Detention warrants were issued for 46 people on the grounds that they stole questions from an examination for the Police Academy, while warrants were issued for 34 employees of the Ministry of Family and Social Affairs on claims that they stole a question in an exam administered by the ministry in 2011.

Turkey survived a military coup attempt on July 15, 2016 that killed 249 people. Immediately after the putsch, the Justice and Development Party (AKP) government along with President Erdoğan pinned the blame on the Gülen movement.
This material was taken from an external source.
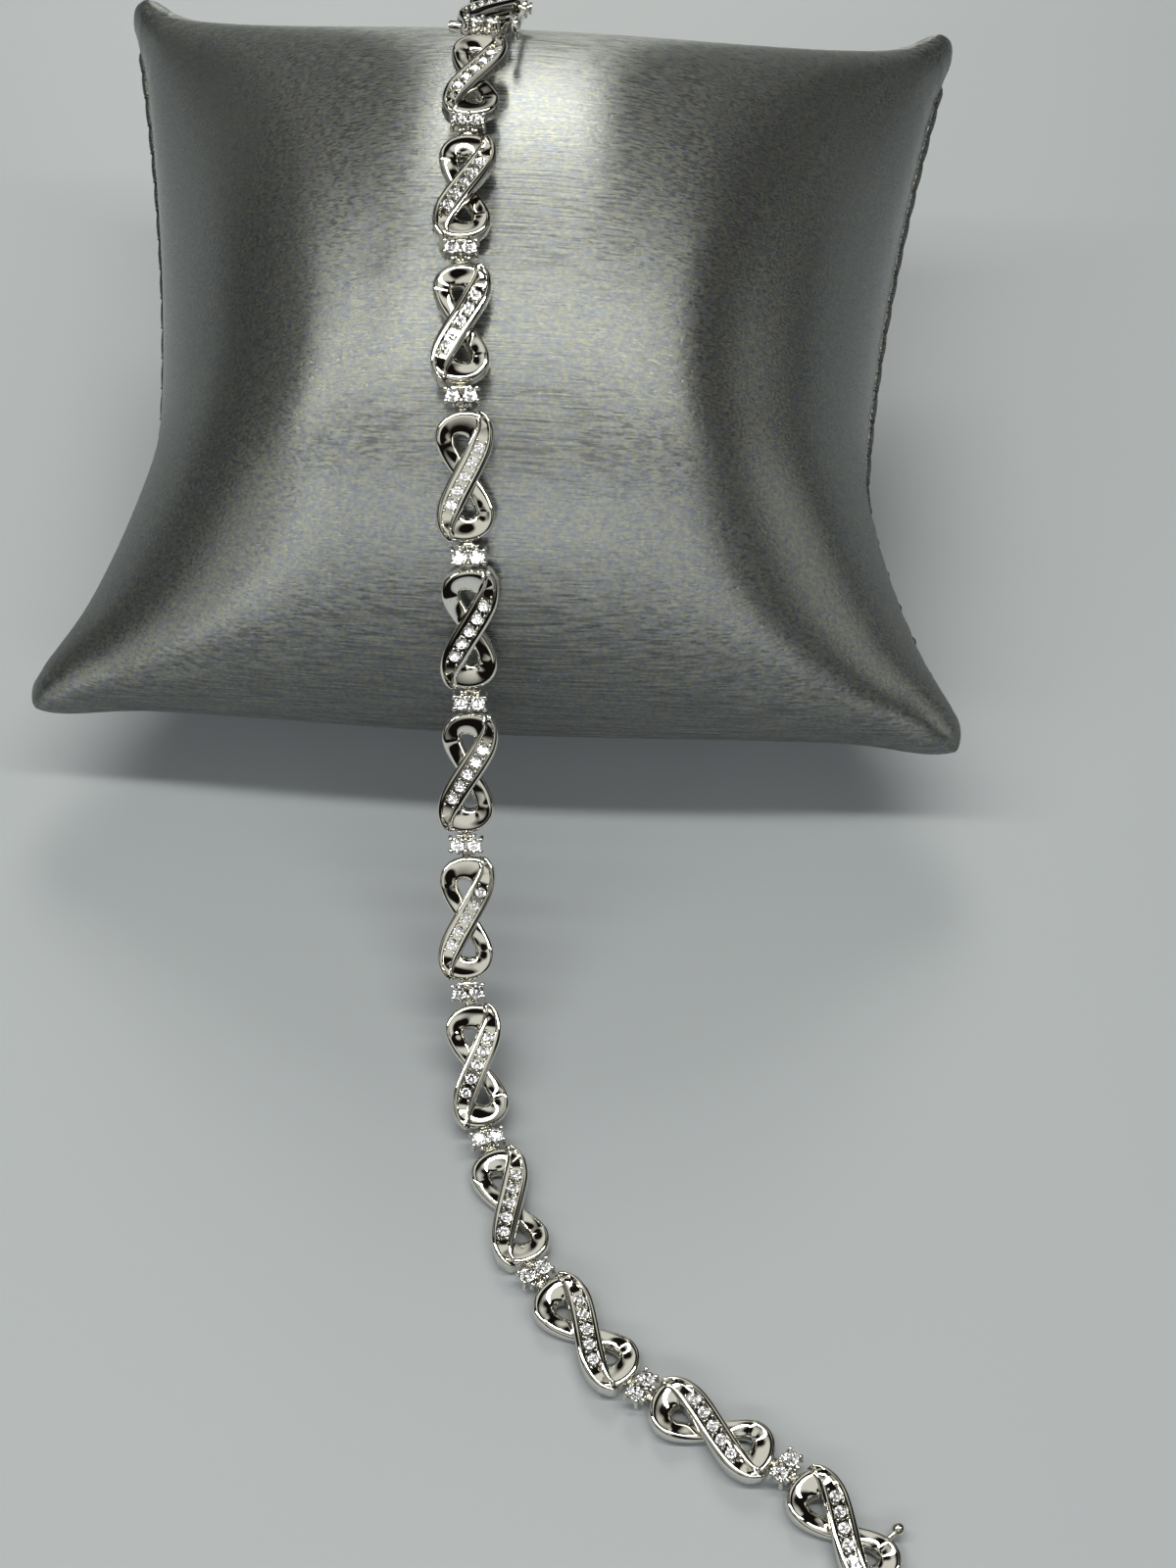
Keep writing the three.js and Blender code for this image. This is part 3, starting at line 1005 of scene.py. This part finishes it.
def applied(piece):
    """The piece's mesh with its modifiers applied."""
    graph = bpy.context.evaluated_depsgraph_get()
    mesh = bpy.data.meshes.new_from_object(piece.evaluated_get(graph))
    piece.modifiers.clear()
    old = piece.data
    piece.data = mesh
    bpy.data.meshes.remove(old)


def seam_line(side, steps=80):
    return [pillow_point(side, 2 * step / steps - 1, 1, CLOTH_RADIUS) for step in range(steps + 1)]


def stuffed_mesh():
    """The shell remeshed evenly, then pressed outwards from inside with its seams held."""
    dummy = new_object("stuffing", pillow_shell())
    remesh = dummy.modifiers.new("even", "REMESH")
    remesh.mode = "VOXEL"
    remesh.voxel_size = VOXEL
    applied(dummy)
    bm = bmesh.new()
    bm.from_mesh(dummy.data)
    for _ in range(3):
        smooth_points(bm, 0.5)
    bmesh.ops.scale(bm, verts=bm.verts, vec=(STUFFING_SCALE * MM,) * 3)
    bm.to_mesh(dummy.data)
    bm.free()
    start = [vert.co.copy() for vert in dummy.data.vertices]
    held = dummy.vertex_groups.new(name="seams")
    seam_points = seam_line(-1) + seam_line(1)
    seams = kdtree.KDTree(len(seam_points))
    for index, point in enumerate(seam_points):
        seams.insert(point * STUFFING_SCALE * MM, index)
    seams.balance()
    reach = SEAM_HOLD * STUFFING_SCALE * MM
    for index, place in enumerate(start):
        gap = seams.find(place)[2]
        held.add([index], 1 - ramp(gap, reach * 0.5, reach), "REPLACE")
    cloth = dummy.modifiers.new("cloth", "CLOTH")
    for setting, value in CLOTH_SETTINGS.items():
        setattr(cloth.settings, setting, value)
    cloth.settings.effector_weights.gravity = 0
    cloth.collision_settings.use_collision = False
    for step in range(1, STUFFING_STEPS + 1):
        bpy.context.scene.frame_set(step)
    applied(dummy)
    bpy.context.scene.frame_set(1)
    finished_mesh = dummy.data
    bpy.data.objects.remove(dummy)
    return finished_mesh, start


# %% Keep the stuffing inside its limits
SWELL_CAP = 2.2
CHAIN_BAND = (7, 16)
CHAIN_SWELL = 0.08
SIDE_SWELL = 1.2
UPPER_HALF_Z = 20


def cad_pillow_tree():
    bm = bmesh.new()
    bm.from_mesh(frame["nodes"]["display_pillow"].data)
    bmesh.ops.remove_doubles(bm, verts=bm.verts, dist=1e-7)
    tree = bvhtree.BVHTree.FromBMesh(bm)
    bm.free()
    return tree


def chain_middle_x(y):
    """How far right the chain lies at a distance in mm from front to back."""
    nearest = min(link_frames[:7], key=lambda place: abs(place.translation.y - y))
    return nearest.translation.x


def settled_pillow():
    mesh, start = stuffed_mesh()
    scale = STUFFING_SCALE * MM
    tree = cad_pillow_tree()
    bm = bmesh.new()
    bm.from_mesh(mesh)
    bpy.data.meshes.remove(mesh)
    swells = []
    for vert, before in zip(bm.verts, start):
        moved = vert.co - before
        cap = SWELL_CAP * scale
        if moved.length > cap:
            moved *= cap / moved.length
        place = (before + moved) / scale
        swells.append((moved / scale).length)
        place.z = max(place.z, 0)
        beside = abs(place.x - chain_middle_x(place.y))
        if place.z > UPPER_HALF_Z and beside < CHAIN_BAND[1]:
            hit, normal, _, _ = tree.find_nearest(place * MM)
            above = (place * MM - hit).dot(normal) / MM
            limit = mix(CHAIN_SWELL, SIDE_SWELL, ramp(beside, *CHAIN_BAND))
            if above > limit:
                place -= normal * (above - limit)
        vert.co = place
    smooth_points(bm, 0.3)
    print("stuffing moved a point by up to", round(max(swells), 2), "mm")
    return bm


pillow = finished(
    "leatherette_pillow",
    settled_pillow(),
    Matrix.Identity(4),
    LEATHERETTE,
    replaces=["display_pillow"],
    smooth_below=180,
)
finer = pillow.modifiers.new("finer", "SUBSURF")
finer.levels = 1
finer.render_levels = 1
print("pillow vertices:", len(pillow.data.vertices))

# %% [markdown]
# ## Side seams
#
# Each open side of the tube is closed by hand. The two panels' edges are turned in, which makes
# two soft lips with a dark line between them, and a whip stitch pinches both lips every few
# millimetres. The lips are flattened tubes along the seam that swell between the stitches. The
# lower one is wider and stands further out, so it shows beyond the upper one from above.

# %% Lips and stitches
Lip = namedtuple("Lip", "half_width half_height out up")
UPPER_LIP = Lip(0.50, 0.50, 0.10, 0.45)
LOWER_LIP = Lip(0.90, 0.45, 0.62, -0.50)
STITCH_PITCH = 3.8
SEAM_END = 0.93
SEAM_LENGTH = 2 * SEAM_HALF * SEAM_END
SEAM_DEPTH = CLOTH_RADIUS * 0.7
LIP_COLUMNS = 12
LIP_ROWS = 176


def seam_frame(side, v):
    """A point on the seam, with the directions along it, outwards and up."""
    step = 0.01
    point = pillow_point(side, v, 1, SEAM_DEPTH)
    after = pillow_point(side, min(v + step, 1), 1, SEAM_DEPTH)
    before = pillow_point(side, max(v - step, -1), 1, SEAM_DEPTH)
    ahead = (after - before).normalized()
    up = Vector((0, -math.sin(TILT), math.cos(TILT)))
    out = ahead.cross(up) if side > 0 else up.cross(ahead)
    return point, ahead, out.normalized(), up


def seam_lip(side, lip):
    """One panel's turned edge, along one side of the pillow."""

    def place(along, around):
        v = along * SEAM_END
        point, ahead, out, up = seam_frame(side, v)
        puff = abs(math.sin(math.pi * (along + 1) / 2 * SEAM_LENGTH / STITCH_PITCH)) ** 0.6
        ends = 1 - ramp(abs(along), 0.9, 1.0) * 0.8
        size = (0.80 + 0.20 * puff) * ends
        turn = 2 * math.pi * around / LIP_COLUMNS
        centre = point + out * (lip.out * ends) + up * lip.up
        sideways = out * (lip.half_width * size * math.cos(turn))
        return centre + sideways + up * (lip.half_height * size * math.sin(turn))

    return rolled_tube(LIP_COLUMNS, LIP_ROWS, place)


for side, label in SIDES:
    lips = seam_lip(side, UPPER_LIP)
    take_in(lips, seam_lip(side, LOWER_LIP))
    finished(
        f"seam_lips_{label}",
        lips,
        Matrix.Identity(4),
        LEATHERETTE,
        smooth_below=180,
    )

# %% Whip stitches
THREAD_RADIUS = 0.09
STITCH_RADIUS = 0.9
STITCH_STRETCH = (1.0, 1.2, 1)
STITCH_OUT = 0.45
STITCH_LEAN = 24


def sewing_thread():
    material, tree, shader = new_material("grey sewing thread")
    place = node(tree, "ShaderNodeTexCoord")
    fibre = node(tree, "ShaderNodeTexNoise", Scale=4000.0, Detail=3.0)
    shade = two_tones(tree, ((0.015, 0.015, 0.016), (0.07, 0.07, 0.075)))
    shader.inputs["Roughness"].default_value = 0.6
    tree.links.new(place.outputs["Object"], fibre.inputs["Vector"])
    tree.links.new(fibre.outputs["Fac"], shade.inputs["Fac"])
    tree.links.new(shade.outputs["Color"], shader.inputs["Base Color"])
    return material


THREAD = sewing_thread()


def stitches(side):
    bm = bmesh.new()
    section = Matrix.Translation((STITCH_RADIUS, 0, 0)) @ STANDING
    lean = Matrix.Rotation(math.radians(STITCH_LEAN * side), 4, "X")
    for index in range(1, int(SEAM_LENGTH / STITCH_PITCH)):
        v = (2 * index * STITCH_PITCH / SEAM_LENGTH - 1) * SEAM_END
        point, ahead, out, up = seam_frame(side, v)
        turned = Matrix((out, up, ahead)).transposed().to_4x4()
        ring = bmesh.new()
        bmesh.ops.create_circle(ring, segments=6, radius=THREAD_RADIUS, matrix=section)
        spin_round(ring, (0, 0, 1), 16)
        bmesh.ops.scale(ring, verts=ring.verts, vec=STITCH_STRETCH)
        bmesh.ops.recalc_face_normals(ring, faces=ring.faces)
        place = Matrix.Translation(point + out * STITCH_OUT) @ turned @ lean
        bmesh.ops.transform(ring, matrix=place, verts=ring.verts)
        take_in(bm, ring)
    return bm


for side, label in SIDES:
    finished(f"whip_stitches_{label}", stitches(side), Matrix.Identity(4), THREAD)

# %% [markdown]
# ## Light, floor and camera
#
# Polished metal shows its surroundings rather than its own colour, so it needs something dark to
# mirror as well as something bright. The world is therefore a dim room with a few pale patches
# overhead, and one long strip light hangs above the pillow. The leatherette is satin and needs
# broad sheens instead: a panel behind gives the one on its crown, and a wide low panel in front
# gives the one along its front. Two small low panels at the sides pick out the front ears. All
# four would burn out the metal, so light linking keeps them off it. The stones do take them,
# because their flat facets are meant to flash. Whatever the camera sees directly beyond the floor
# is a plain pale backdrop. The camera looks steeply down at the pillow's front.

# %% Floor and world


def pale_floor():
    bm = bmesh.new()
    bmesh.ops.create_grid(bm, x_segments=1, y_segments=1, size=1.5)
    floor = new_object("floor", bm)
    material, _, shader = new_material("pale table top")
    shader.inputs["Base Color"].default_value = (0.180, 0.196, 0.206, 1)
    shader.inputs["Roughness"].default_value = 0.55
    floor.data.materials.append(material)


pale_floor()


ROOM_DARK = (0.010, 0.008, 0.007)
ROOM_LIGHT = (1.0, 1.0, 0.93)
BACKDROP = (0.60, 0.62, 0.62)


def studio_world():
    """A dim room with lighter patches above, and a pale backdrop where it is seen directly."""
    world = bpy.data.worlds.new("studio")
    world.use_nodes = True
    tree = world.node_tree
    way = tree.nodes.new("ShaderNodeTexCoord")
    split = tree.nodes.new("ShaderNodeSeparateXYZ")
    height = remap(tree, from_range=(0.3, 0.7))
    patches = node(tree, "ShaderNodeTexNoise", Scale=2.4, Detail=0.0)
    spread = remap(tree, from_range=(0.47, 0.60))
    light = node(tree, "ShaderNodeMath", operation="MULTIPLY")
    tone = two_tones(tree, (ROOM_DARK, ROOM_LIGHT))
    tree.links.new(way.outputs["Generated"], split.inputs["Vector"])
    tree.links.new(way.outputs["Generated"], patches.inputs["Vector"])
    tree.links.new(split.outputs["Z"], height.inputs["Value"])
    tree.links.new(patches.outputs["Fac"], spread.inputs["Value"])
    tree.links.new(height.outputs["Result"], light.inputs[0])
    tree.links.new(spread.outputs["Result"], light.inputs[1])
    tree.links.new(light.outputs["Value"], tone.inputs["Fac"])
    ray = tree.nodes.new("ShaderNodeLightPath")
    backdrop = node(tree, "ShaderNodeMix", data_type="RGBA")
    backdrop.inputs[7].default_value = (*BACKDROP, 1)
    tree.links.new(ray.outputs["Is Camera Ray"], backdrop.inputs["Factor"])
    tree.links.new(tone.outputs["Color"], backdrop.inputs[6])
    tree.links.new(backdrop.outputs[2], tree.nodes["Background"].inputs["Color"])
    tree.nodes["Background"].inputs["Strength"].default_value = 0.7
    return world


bpy.context.scene.world = studio_world()

# %% Lights
Lamp = namedtuple("Lamp", "name size_x size_y place target power tint metal_too")
WARM = (1.0, 0.985, 0.93)
PLAIN = (1.0, 1.0, 1.0)
LAMPS = [
    Lamp("overhead", 0.04, 0.95, (-0.055, -0.03, 0.52), (-0.02, -0.03, 0.03), 4.3, WARM, True),
    Lamp("back", 0.30, 0.30, (-0.05, 0.66, 0.52), (0, -0.01, 0.04), 5.0, WARM, False),
    Lamp("front", 1.60, 0.16, (-0.04, -0.80, 0.50), (0, -0.04, 0.03), 8.2, PLAIN, False),
    Lamp("left", 0.50, 0.35, (-0.62, -0.50, 0.22), (-0.03, -0.04, 0.02), 0.9, WARM, False),
    Lamp("right", 0.50, 0.35, (0.78, -0.12, 0.22), (0.03, -0.04, 0.02), 0.75, WARM, False),
]
lit_by_panels = bpy.data.collections.new("lit by panels")
for thing in bpy.context.scene.objects:
    if thing.type == "MESH" and thing.data.materials and thing.data.materials[0] != METAL:
        lit_by_panels.objects.link(thing)


def add_lamp(lamp):
    light = bpy.data.lights.new(lamp.name, "AREA")
    light.shape = "RECTANGLE"
    light.size = lamp.size_x
    light.size_y = lamp.size_y
    light.energy = lamp.power
    light.color = lamp.tint
    made = bpy.data.objects.new(lamp.name, light)
    made.location = lamp.place
    aim = Vector(lamp.target) - made.location
    made.rotation_euler = aim.to_track_quat("-Z", "Y").to_euler()
    if not lamp.metal_too:
        made.light_linking.receiver_collection = lit_by_panels
    bpy.context.scene.collection.objects.link(made)


for lamp in LAMPS:
    add_lamp(lamp)

# %% Camera
CAMERA_PLACE = Vector((11.98, -181.66, 199.88)) * MM
CAMERA_DOWN = math.radians(55.15)
CAMERA_AROUND = math.radians(1.05)
CAMERA_ROLL = math.radians(1.85)
LENS_MM = 54.1


def add_camera():
    camera = bpy.data.cameras.new("camera")
    camera.sensor_width = 36
    camera.sensor_fit = "AUTO"
    camera.lens = LENS_MM
    made = bpy.data.objects.new("camera", camera)
    around = Matrix.Rotation(CAMERA_AROUND, 4, "Z")
    aim = around @ Matrix.Rotation(math.pi / 2 - CAMERA_DOWN, 4, "X")
    roll = Matrix.Rotation(CAMERA_ROLL, 4, "Z")
    made.matrix_world = Matrix.Translation(CAMERA_PLACE) @ aim @ roll
    bpy.context.scene.collection.objects.link(made)
    bpy.context.scene.camera = made


add_camera()
bpy.context.scene.view_settings.view_transform = "Standard"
Fethullah Gülen, who inspired the movement, strongly denied having any role in the failed coup and called for an international investigation into it, but President Erdoğan — calling the coup attempt “a gift from God” — and the government initiated a widespread purge aimed at cleansing sympathizers of the movement from within state institutions, dehumanizing its popular figures and putting them in custody.

Turkey has suspended or dismissed more than 150,000 judges, teachers, police and other civil servants since July 2016. Turkey’s interior minister announced on December 12, 2017 that 55,665 people have been arrested. On December 13, the Justice Ministry announced that 169,013 people have been the subject of legal proceedings on coup charges since the failed coup.

A total of 48,305 people were arrested by courts across Turkey in 2017 over their alleged links to the Gülen movement, Interior Minister Süleyman Soylu said on Dec. 2, 2017. “The number of detentions is nearly three times higher,” Soylu told a security meeting in İstanbul and claimed that “even these figures are not enough to reveal the severity of the issue.”